Our first stop was to Hvalfjordur, a coastal area situated an hour’s drive from Keflavik Airport and home to beautiful fjords and Iceland’s highest waterfall, Glymur. The name derives from the large number of whales, which were found and caught there up until the end of commercial whaling in the 1980s. While there is a 5 kilometre long and 165m deep tunnel that traverses the fjord, we decided instead to take the more scenic overland route, which revealed volcanic mountains and lush green vegetation. There are small forests, the beginnings of a reforestation programme, of birch and conifers as well as numerous flower and moss varieties surrounding the fjord. It was here that we saw some of the most beautiful horses grazing. Icelandic horses were introduced around 800AD and have only been bred with other Icelandic pedigrees since the Middle Ages. Consequently they tend towards being smallish in stature, curious and benign as well as smooth gaited, making for excellent riding horses for beginners.
Our next stop was to the UNESCO World Heritage Thingvellir National Park. It was here that the cool yet sunny summers inspired Iceland to establish the original outdoor parliament in 900AD. The Drekkingarhylur, or drowning pool, where women law-breakers were once punished can also be found here. Situated on the Mid-Atlantic Ridge, Thingvellir is where the North American and Eurasian tectonic plates move apart causing rifts in the land. The rifts are often filled with crystal clear waters. The Peningagjá, or penny canyon, holds the legend that if you throw a coin and make a wish, that wish will come true if the coin is visible from the bottom.
The Icelandic geography is unusually suited for waterfalls, thanks to a combination of rugged mountainous volcanic landscapes, a high amount of precipitation in snow or rain, and glaciers whose summer melts feed a multitude of rivers. Gullfoss, which means Golden Falls in Icelandic, is located just 10 minutes’ drive from the oldest known Geyser (conveniently named Geysir), and is one of Iceland’s most accessible waterfalls. It is majestic and just a short stroll off the main road Approaching the falls, we were greeted with a rainbow contained within the mist generated by the waterfall. And as we got closer, the crevasse into which water pours subsided from view, creating an illusion of a river disappearing into the earth.
Driving further east, we approached the Glacier Mountain Vatnajokull – Europe’s largest glacier mass, lying over several active volcanoes. We made preparations for a picnic lunch at Skaftafell National Park but couldn’t resist stopping instead on a picnic site along the highway where a bridge was destroyed by floods from a volcanic eruption. Metal from the bridge were twisted to form a somewhat artistic structure at the site. A simple fare was made quite complete by the crisp, still beauty of the glaciers. But we were not satisfied with just lunch by the glacier. We hired a driver and guide to take us up Vatnajokull by super-jeep (acrophobics beware) to explore the glacier by Snowmobile. As luck would have it, panoramic views from the top were obscured by a fog although that did not dampen our spirit for adventure.

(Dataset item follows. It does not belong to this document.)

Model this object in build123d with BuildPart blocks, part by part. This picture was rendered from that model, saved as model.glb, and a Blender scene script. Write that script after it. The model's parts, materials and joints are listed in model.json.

But things with Glaciers are not as cool as they would like it. Global warming and the accelerating retreat of the Icelandic glaciers has resulted in the creation of Jokulsarlon or Glacier Lagoon, Iceland’s second deepest lake at 200 m. It is a relatively recent feature, appearing only in the last 70 or so years. The black sandy beaches around the lake, the result of glacial retreat, consist of sand and grit so fine that it can be used as a lubricant. The glacial lake is famed for its stunning frozen landscapes and was the site of filming for Tomb Raider, 2 of the James Bond installations, Batman Begins, The Amazing Race and Top Gear. Our ride in an amphibian vehicle around the lagoon reminded us of the fragility of these Glaciers.
Iceland is Europe’s top whale watching location and a trip here should included at least one whale watching cruise. The cruise which we took, departed from the wharves at Reykjavik, and brought us up close to orcas (killer whales), humpbacks, blues, dolphins and porpoises. There is no guarantee, but it is said that the probability of sightings are as high as 98% from northern Iceland. A useful tip given by our guide on the cruise is to look out for flocks of sea birds congregating in an area. This usually means that there is food in the water and whales are hence more likely to be spotted. The various types of whales commonly sighted include mink whales, white-beaked dolphins, harbour porpoises and the popular humpback whales. While we sailed, we were accompanied sea birds the likes of gannets, puffins, guillemots, cormorants, gulls, kittiwakes, arctic terns and many more.
To top off the Iceland-experience, we made a final stop at the Blue Lagoon, which is a must stop for all visitors to Iceland. Traditionally held to be a relief from some skin ailments, the steamy 40°c mineral rich water is a popular relaxation venue. The lagoon is continually kept warm by the output of a geothermal power plant which generates electricity and hot water for the city.